The above proposal takes care of the data
structure/referential integrity
issues, but does not solve the data integrity issues.

The only way, at present, to solve the data integrity
issues is to write a FOR EACH STATEMENT trigger to be sure that
all the rows agree with each other and everything balances.
But this can only be done after all the data goes into the database.
For instance, insert the credit and debit rows
into a temporary table, then insert from the temporary
table into the actual GL transaction table in one go,
and have a AFTER ... FOR EACH STATEMENT go through
and make sure the entire ledger is still in balance.
From a performance standpoint this bites.

Of course you can insert the financial transaction
rows before inserting a row in the table of batches,
or whatever the parent table is.  Then write
triggers on the batch table to make sure everything
stays in balance.  Your business
rules are enforced, for every batch that exists,
but your referential integrity is lost and you
can wind up with dangling child rows.  All the same
I sorta prefer this solution because it seems
to me that the mess is easier to clean up.

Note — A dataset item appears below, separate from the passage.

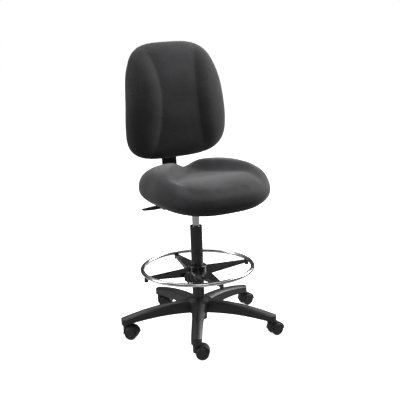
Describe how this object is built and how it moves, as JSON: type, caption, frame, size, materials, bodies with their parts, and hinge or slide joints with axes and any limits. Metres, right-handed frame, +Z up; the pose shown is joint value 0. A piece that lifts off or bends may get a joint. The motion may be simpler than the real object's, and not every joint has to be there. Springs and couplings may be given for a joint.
{
  "type": "drafting chair",
  "caption": "Armless drafting chair with contoured fabric seat and back, height-adjusting gas column, chrome foot ring and a black caster base.",
  "frame": {"origin": "on the floor, on the column's axis", "axes": "+Z up, -Y the way the sitter faces, -X at the sitter's right hand"},
  "size_m": [0.6319, 0.6082, 1.1206],
  "materials": {
    "nylon_black": "satin glass-filled nylon",
    "wheel_black": "satin moulded nylon",
    "bright_steel": "ground steel",
    "zinc_steel": "zinc plated",
    "chrome": "polished chrome plate",
    "painted_black": "satin black powder coat",
    "moulded_black": "fine-grained moulding",
    "red_valve": "plain steel",
    "rubber_black": "matt",
    "plywood": "raw moulded plywood",
    "charcoal_fabric": "charcoal woven upholstery"
  },
  "bodies": {
    "base": {"base_spider": "nylon_black", "column_tube": "painted_black", "guide_bush": "moulded_black", "thrust_bearing": "bright_steel"},
    "gas_rod": {"piston_rod": "bright_steel", "rod_piston": "moulded_black", "rod_end_clip": "bright_steel", "rubber_bumper": "rubber_black"},
    "seat_carriage": {"gas_cylinder": "chrome", "cylinder_seal": "moulded_black", "seat_mechanism": "painted_black", "mechanism_bolts": "zinc_steel", "seat_board": "plywood", "seat_tee_nuts": "bright_steel", "seat_cushion": "charcoal_fabric", "lever_pivot_pin": "bright_steel"},
    "valve": {"valve_pin": "red_valve"},
    "lever": {"release_lever": "painted_black", "lever_grip": "moulded_black"},
    "back_bar": {"back_upright": "painted_black"},
    "back_rest": {"back_bracket": "painted_black", "back_bolts": "zinc_steel", "back_board": "plywood", "back_cushion": "charcoal_fabric", "back_shell": "moulded_black"},
    "back_height_knob": {"height_knob": "moulded_black", "height_clamp_stud": "zinc_steel"},
    "back_depth_knob": {"depth_knob": "moulded_black", "depth_clamp_stud": "zinc_steel"},
    "foot_ring_frame": {"foot_ring": "chrome", "foot_ring_spider": "painted_black", "foot_ring_bush": "moulded_black", "foot_ring_screws": "zinc_steel"},
    "foot_ring_knob": {"ring_knob": "moulded_black", "ring_clamp_stud": "zinc_steel"},
    "caster_1": {"caster_1_hood": "nylon_black", "caster_1_stem": "bright_steel", "caster_1_axle": "bright_steel"},
    "caster_1_left": {"caster_1_wheel_left": "wheel_black"},
    "caster_1_right": {"caster_1_wheel_right": "wheel_black"},
    "caster_2": {"caster_2_hood": "nylon_black", "caster_2_stem": "bright_steel", "caster_2_axle": "bright_steel"},
    "caster_2_left": {"caster_2_wheel_left": "wheel_black"},
    "caster_2_right": {"caster_2_wheel_right": "wheel_black"},
    "caster_3": {"caster_3_hood": "nylon_black", "caster_3_stem": "bright_steel", "caster_3_axle": "bright_steel"},
    "caster_3_left": {"caster_3_wheel_left": "wheel_black"},
    "caster_3_right": {"caster_3_wheel_right": "wheel_black"},
    "caster_4": {"caster_4_hood": "nylon_black", "caster_4_stem": "bright_steel", "caster_4_axle": "bright_steel"},
    "caster_4_left": {"caster_4_wheel_left": "wheel_black"},
    "caster_4_right": {"caster_4_wheel_right": "wheel_black"},
    "caster_5": {"caster_5_hood": "nylon_black", "caster_5_stem": "bright_steel", "caster_5_axle": "bright_steel"},
    "caster_5_left": {"caster_5_wheel_left": "wheel_black"},
    "caster_5_right": {"caster_5_wheel_right": "wheel_black"}
  },
  "joints": [
    {"name": "seat_swivel", "type": "hinge", "parent": "base", "child": "gas_rod", "pos_m": [0, 0, 0.056], "axis": [0, 0, 1], "continuous": true},
    {"name": "seat_lift", "type": "slide", "parent": "gas_rod", "child": "seat_carriage", "axis": [0, 0, 1], "range_m": [-0.034, 0.214]},
    {"name": "lever_lift", "type": "hinge", "parent": "seat_carriage", "child": "lever", "pos_m": [-0.028, 0, 0.5112], "axis": [0, 1, 0], "range_deg": [0, 3.4], "stiffness_Nm_per_rad": 6, "springref_deg": -2.86},
    {"name": "valve_press", "type": "slide", "parent": "seat_carriage", "child": "valve", "axis": [0, 0, -1], "range_m": [0, 0.0018]},
    {"name": "back_depth", "type": "slide", "parent": "seat_carriage", "child": "back_bar", "axis": [0, 1, 0], "range_m": [-0.025, 0.035]},
    {"name": "back_height", "type": "slide", "parent": "back_bar", "child": "back_rest", "axis": [0, 0.0698, 0.9976], "range_m": [-0.004, 0.066]},
    {"name": "height_knob_turn", "type": "hinge", "parent": "back_rest", "child": "back_height_knob", "pos_m": [0, 0.21188, 0.74692], "axis": [0, 0.9976, -0.0698], "range_deg": [-360, 0]},
    {"name": "depth_knob_turn", "type": "hinge", "parent": "seat_carriage", "child": "back_depth_knob", "pos_m": [0, 0.072, 0.49], "axis": [0, 0, 1], "range_deg": [-360, 0]},
    {"name": "foot_ring_slide", "type": "slide", "parent": "base", "child": "foot_ring_frame", "axis": [0, 0, 1], "range_m": [-0.08, 0.15]},
    {"name": "ring_knob_turn", "type": "hinge", "parent": "foot_ring_frame", "child": "foot_ring_knob", "pos_m": [0, 0, 0.239], "axis": [-0.7771, -0.6293, 0], "range_deg": [-360, 0]},
    {"name": "caster_1_swivel", "type": "hinge", "parent": "base", "child": "caster_1", "pos_m": [-0.15807, -0.24908, 0.0565], "axis": [0, 0, 1], "continuous": true},
    {"name": "caster_1_left_spin", "type": "hinge", "parent": "caster_1", "child": "caster_1_left", "pos_m": [-0.14075, -0.25908, 0.025], "axis": [0.5, 0.866, 0], "continuous": true},
    {"name": "caster_1_right_spin", "type": "hinge", "parent": "caster_1", "child": "caster_1_right", "pos_m": [-0.14075, -0.25908, 0.025], "axis": [0.5, 0.866, 0], "continuous": true},
    {"name": "caster_2_swivel", "type": "hinge", "parent": "base", "child": "caster_2", "pos_m": [0.18804, -0.2273, 0.0565], "axis": [0, 0, 1], "continuous": true},
    {"name": "caster_2_left_spin", "type": "hinge", "parent": "caster_2", "child": "caster_2_left", "pos_m": [0.20804, -0.2273, 0.025], "axis": [0, 1, 0], "continuous": true},
    {"name": "caster_2_right_spin", "type": "hinge", "parent": "caster_2", "child": "caster_2_right", "pos_m": [0.20804, -0.2273, 0.025], "axis": [0, 1, 0], "continuous": true},
    {"name": "caster_3_swivel", "type": "hinge", "parent": "base", "child": "caster_3", "pos_m": [0.27428, 0.1086, 0.0565], "axis": [0, 0, 1], "continuous": true},
    {"name": "caster_3_left_spin", "type": "hinge", "parent": "caster_3", "child": "caster_3_left", "pos_m": [0.29421, 0.11034, 0.025], "axis": [-0.0872, 0.9962, 0], "continuous": true},
    {"name": "caster_3_right_spin", "type": "hinge", "parent": "caster_3", "child": "caster_3_right", "pos_m": [0.29421, 0.11034, 0.025], "axis": [-0.0872, 0.9962, 0], "continuous": true},
    {"name": "caster_4_swivel", "type": "hinge", "parent": "base", "child": "caster_4", "pos_m": [-0.01852, 0.29442, 0.0565], "axis": [0, 0, 1], "continuous": true},
    {"name": "caster_4_left_spin", "type": "hinge", "parent": "caster_4", "child": "caster_4_left", "pos_m": [-0.0032, 0.28156, 0.025], "axis": [0.6428, 0.766, 0], "continuous": true},
    {"name": "caster_4_right_spin", "type": "hinge", "parent": "caster_4", "child": "caster_4_right", "pos_m": [-0.0032, 0.28156, 0.025], "axis": [0.6428, 0.766, 0], "continuous": true},
    {"name": "caster_5_swivel", "type": "hinge", "parent": "base", "child": "caster_5", "pos_m": [-0.28573, 0.07336, 0.0565], "axis": [0, 0, 1], "continuous": true},
    {"name": "caster_5_left_spin", "type": "hinge", "parent": "caster_5", "child": "caster_5_left", "pos_m": [-0.27235, 0.0585, 0.025], "axis": [0.7431, 0.6691, 0], "continuous": true},
    {"name": "caster_5_right_spin", "type": "hinge", "parent": "caster_5", "child": "caster_5_right", "pos_m": [-0.27235, 0.0585, 0.025], "axis": [0.7431, 0.6691, 0], "continuous": true}
  ],
  "couplings": [
    {"joint": "valve_press", "follows": "lever_lift", "m_per_rad": 0.028}
  ]
}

The traditional solution has always been to make sure all your
applications have no bugs.  They need to do everything
in transactions and always insert both the credit and
debit sides of every financial transaction, otherwise
the ledger (or whatever) can get out of balance because one
side or another of the financial transaction is missing.

(I don't know why the traditional solution
is so popular.  Maybe because it was always
done this way before ACID compliant databases.
Or, could be because it puts the onus for cleaning up the
mess on the accountants, and they're used to
it because it's the same sort of mess they've
always had to clean up.  Or it could be because
application programmers hate it when the db
gives them errors and figure they do a good
enough job that it's not a problem.  I've
also heard people complain about triggers
because they don't manage their code base
and don't know what triggers exist after
a while.)

You pretty much have the choice of either enforcing
business rules or enforcing referential integrity,
but not both.  At least that was the conclusion I
recalling coming to back when I was doing finance stuff.

FWIW, I have long lusted after a per-row trigger that would
fire on transaction commit to solve these problems.
(Or any sort of trigger with access to the row
data so that it can be checked.)
I couldn't say whether such triggers are technically feasible,
but I'm pretty sure nobody's
interested enough to do the implementation.

Karl [EMAIL PROTECTED]
Free Software:  You don't pay back, you pay forward.